The movement of the object will start at 0m/s at 1 s. For the next 2 second there will be a horizontal line. Starting at 3 s until 6 seconds the line on the velocity graph will be horizontal at 0m/s. For the next 1.5s there will be a horizontal line in the negative quadrant, because the object is going in the negative direction [w].The graph will end with a horizontal line at 0m/s.

Acceleration/time graph:

The following graph will have only one line that will be at 0 m/s².

Graph2

The graph above is another representation of a distance /time graph, but a different motion:

·       The object started his movement at 3 second away from the origin

·       For the first 2.5 seconds , the object is walking at a constant speed for 1.5 m[W] toward the origin

·       The object is at rest for 1 s at 1.5m away from the origin, in the positive quadrant

·       Starting at 4 second until 5 seconds the object is running at a constant speed for 1m in the negative direction, toward the origin

·       During 2 second the object is at rest at 0.5m away from the origin

·       The last motion that the object does is walking 2.2m for 3 second in the positive direction[E] away from the origin

Prediction of the velocity/time graph:

During the first 3 seconds there will be a horizontal line in the negative quadrant. For the following 2 s the graph will have a straight horizontal line at 0m/s. One more time there will be a horizontal line in the negative quadrant for 1s.  After the velocity graph will have a horizontal line at 0 m/s. The last line that will be represented on this graph will be a horizontal line in the positive quadrant for 3s.

The acceleration graph will have a straight horizontal line at 0m/ s².

Graph3

Graph NR.3, represents a velocity/time graph:

·       For the first 2 seconds the object is at rest

·       During 0.2 s the object is increasing its speed at 1.5 m/s[E] in a positive direction, away from the origin

·       The object is walking at a constant speed for 2.9s at 0.5m/s [E] away from the origin

·       The object is speeding up for 0.1 s at 0.5m/s in the negative direction [W] toward the origin

·       During 1.9 s the object is at rest at 0m/s

·       The object is speeding up at 0.5m/s for 0.1 s [W]

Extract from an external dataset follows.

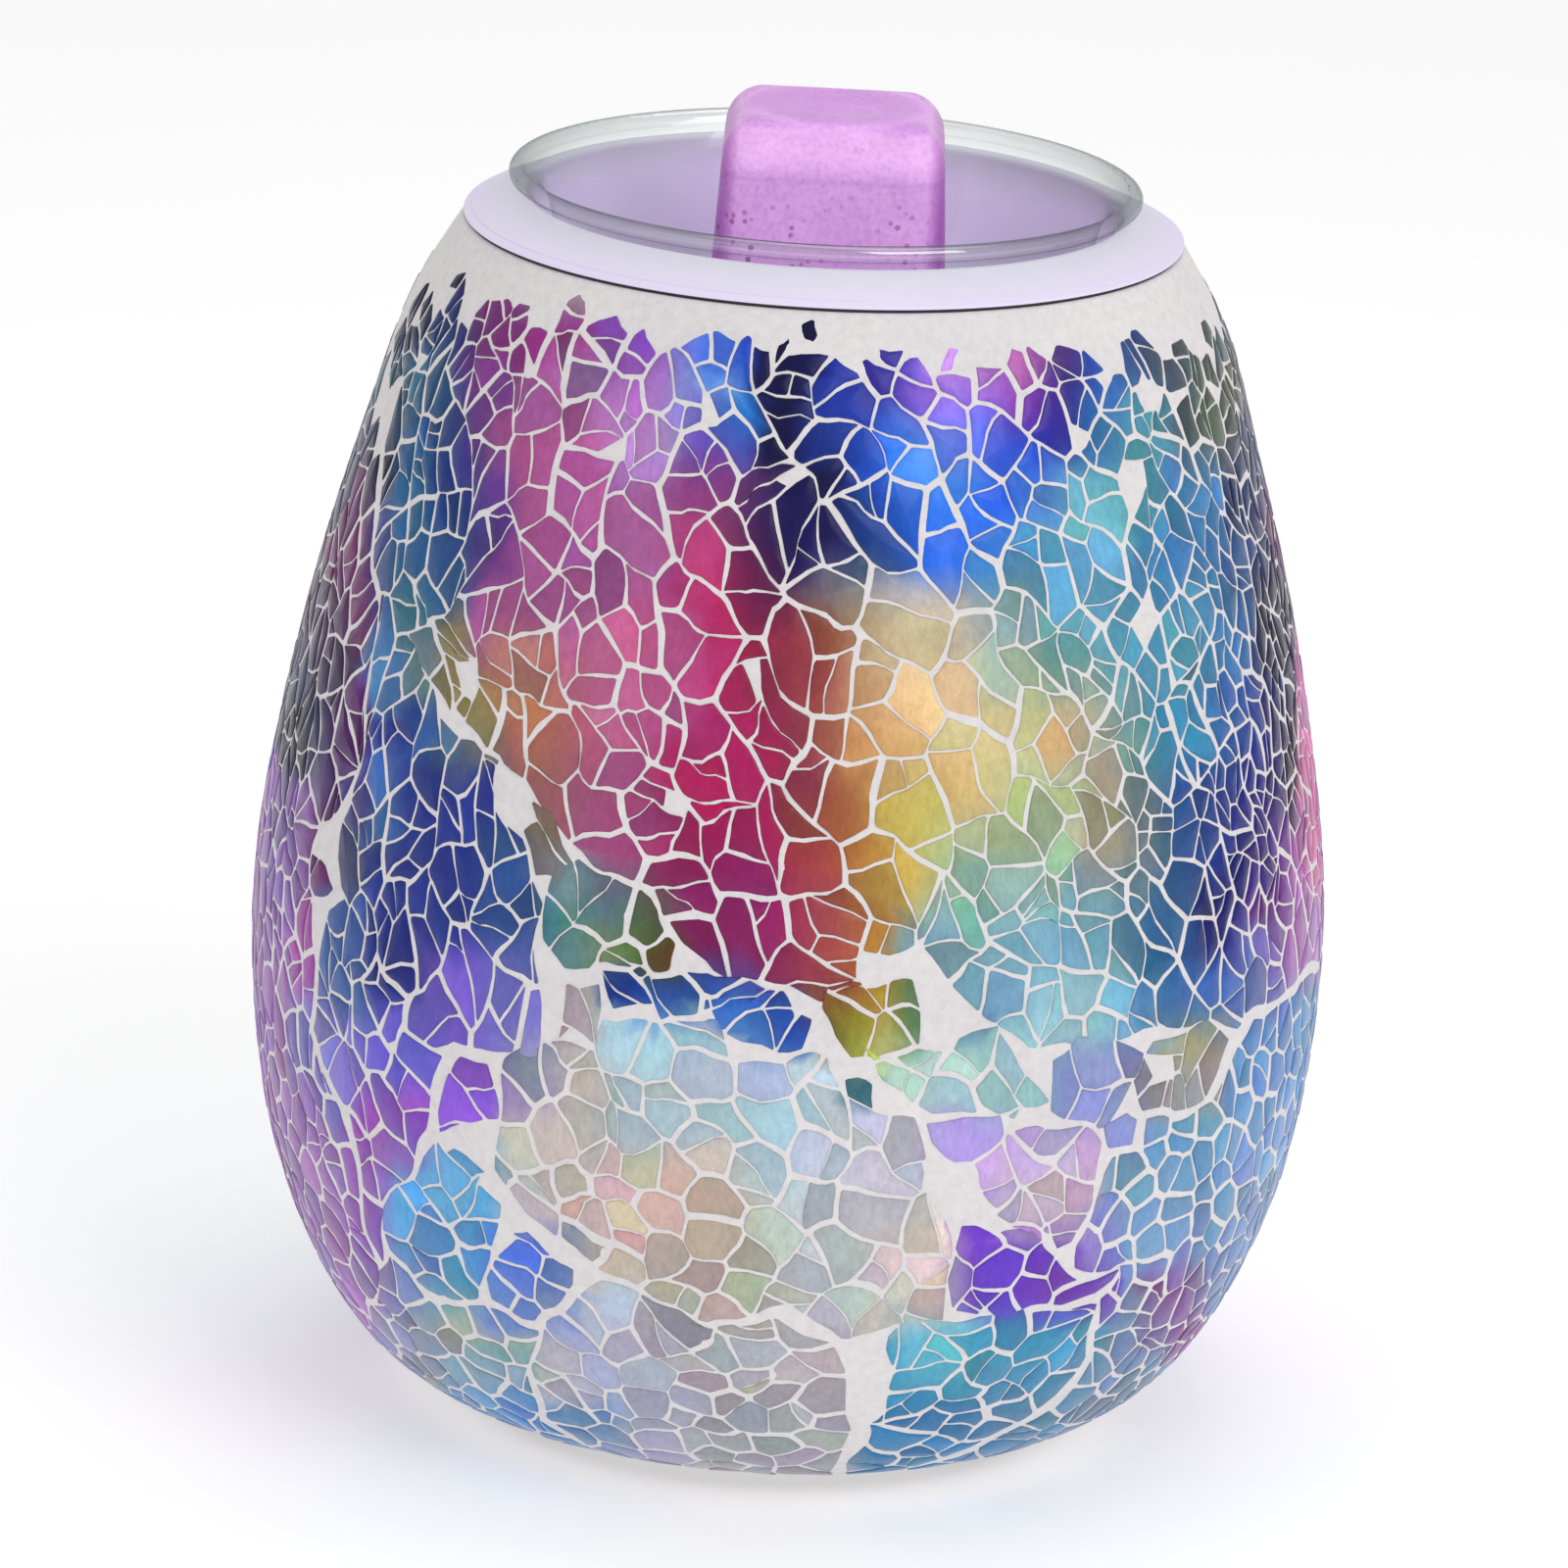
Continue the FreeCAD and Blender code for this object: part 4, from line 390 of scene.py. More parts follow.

·       For 2.3 s at 0.5 m/s the object is walking at constant speed [W]

The acceleration/time graph of the above velocity graph will look as following:

For the first 2 seconds there is a horizontal line at 0m/ s². During the following 0.1 seconds, there will be a horizontal line in the positive quadrant. After that the line will return at 0m/ s² for a time period of 3 s being horizontal. Again for 0.1 s there will be a horizontal line but now in the negative quadrant . The horizontal line will return back at 0m/ s² during 3.9 s. For another 0.1 s there will be a horizontal line in the negative quadrant and a return back at 0m/ s².

Graph4

This is another graph that shows the movement of an object in a velocity/time graph:

·       At 0.5m/s the object is speeding up for 4 second [E] in the positive direction away from the origin

·       For the next 2 s the object has a constant speed at 0.5m/s

·       During 0.1 s the object is speeding up at 0.m/s [W] passing the origin

·       For 3.9 s at 0.4 m/s the object is walking at the same speed while being in the negative quadrant

·       The object is speeding up for 0.1s at 0.4m/s toward the origin [E]

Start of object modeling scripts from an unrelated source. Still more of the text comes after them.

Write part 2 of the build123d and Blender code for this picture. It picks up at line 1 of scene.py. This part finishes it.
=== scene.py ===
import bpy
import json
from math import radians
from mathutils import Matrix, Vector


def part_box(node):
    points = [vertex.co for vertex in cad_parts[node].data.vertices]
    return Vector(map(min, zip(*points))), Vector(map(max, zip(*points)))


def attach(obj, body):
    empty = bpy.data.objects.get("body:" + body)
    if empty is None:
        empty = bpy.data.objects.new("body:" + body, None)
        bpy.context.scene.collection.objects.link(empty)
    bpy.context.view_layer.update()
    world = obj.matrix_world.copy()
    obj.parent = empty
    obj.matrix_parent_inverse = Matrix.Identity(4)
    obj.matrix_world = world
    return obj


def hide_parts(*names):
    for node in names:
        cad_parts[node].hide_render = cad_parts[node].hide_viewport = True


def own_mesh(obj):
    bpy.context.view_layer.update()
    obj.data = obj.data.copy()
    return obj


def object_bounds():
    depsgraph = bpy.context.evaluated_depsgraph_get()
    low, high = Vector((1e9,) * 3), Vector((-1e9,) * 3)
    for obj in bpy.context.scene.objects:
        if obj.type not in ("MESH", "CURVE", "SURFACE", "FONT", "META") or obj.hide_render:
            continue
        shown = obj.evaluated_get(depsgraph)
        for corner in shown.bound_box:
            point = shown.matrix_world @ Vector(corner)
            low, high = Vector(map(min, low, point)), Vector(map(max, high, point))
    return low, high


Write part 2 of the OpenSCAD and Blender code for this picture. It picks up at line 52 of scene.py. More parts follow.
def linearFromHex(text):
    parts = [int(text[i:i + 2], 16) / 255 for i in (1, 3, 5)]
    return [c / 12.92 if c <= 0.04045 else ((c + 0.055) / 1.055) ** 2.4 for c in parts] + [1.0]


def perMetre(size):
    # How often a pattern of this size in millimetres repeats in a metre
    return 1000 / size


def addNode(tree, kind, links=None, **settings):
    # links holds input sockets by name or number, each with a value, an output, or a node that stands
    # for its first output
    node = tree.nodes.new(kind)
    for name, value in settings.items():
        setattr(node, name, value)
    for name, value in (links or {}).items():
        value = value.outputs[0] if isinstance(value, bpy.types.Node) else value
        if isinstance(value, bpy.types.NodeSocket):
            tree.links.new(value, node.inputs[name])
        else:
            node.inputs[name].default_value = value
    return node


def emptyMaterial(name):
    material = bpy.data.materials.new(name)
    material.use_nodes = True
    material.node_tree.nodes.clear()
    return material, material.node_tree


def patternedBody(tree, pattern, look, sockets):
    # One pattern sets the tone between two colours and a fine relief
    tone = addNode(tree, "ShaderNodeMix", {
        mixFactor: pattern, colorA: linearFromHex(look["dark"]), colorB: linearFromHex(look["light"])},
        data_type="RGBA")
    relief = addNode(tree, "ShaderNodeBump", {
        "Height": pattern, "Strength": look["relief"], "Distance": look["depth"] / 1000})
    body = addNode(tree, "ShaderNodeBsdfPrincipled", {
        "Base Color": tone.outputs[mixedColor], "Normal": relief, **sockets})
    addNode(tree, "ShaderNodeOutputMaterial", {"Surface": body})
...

·       Object at rest for 0.9s

The above graph, can be represented in a acceleration/time graph as following:

There is a positive acceleration , which means that the line will be horizontal in the positive quadrant for 4seconds. For the following 2 seconds the line will return back at 0m/ s². For 0.1 s there will be a negative horizontal line and then it will return at 0m/ s². During another 0.1 seconds the line will be in the positive quadrant because of a positive acceleration. The graph will end being at 0m/ s².

Graph5

Graph 5, position vs. time graph:

·       The object starts it's movement at 0.8m away from the origin

·       For 3.5 s the object is walking 0.8m [E] away from the origin

·       For 3 s the object is at rest at 1.8 m away from the origin

·       During 1.2 m the object runs for 2.7 s [E] in the positive direction away from the origin

Velocity/time graph:

The graph starts with a horizontal line, in the positive quadrant for the first 3.5 seconds. For the next 3 seconds the horizontal line will return at 0m/s. The last line of this graph will be represented with a horizontal line in the positive quadrant for 3.5 seconds.

Acceleration /time graph:

Again, the acceleration/time graph will for the above graphs, will have a straight horizontal line at 0m/ s².

Graph6

This graph is a velocity/time graph:

·       Walk at the same speed at 0.4m/s during 3.2 s [E] in the positive quadrant

·       The object is speeding up, stops and then speeds up again during 0.1 second

·       For 3.3 s the object is walking at the same speed at 0.3 m/s in the negative quadrant

·       The objects speeds up at 0.3m/s during 0.2 s toward the origin

·       The object is at rest for 3.6 second

The acceleration /time graph of the above diagram will look as following:

During the first 3 seconds the line will remain at 0m/ s². After , there will be a horizontal line in the negative quadrant for 0.2 seconds. Again, the line will return at 0m/ s² for 3.5 seconds. The line will move in the positive quadrant for 0.2seconds and return back again at 0m/ s² for the next 3.5 seconds.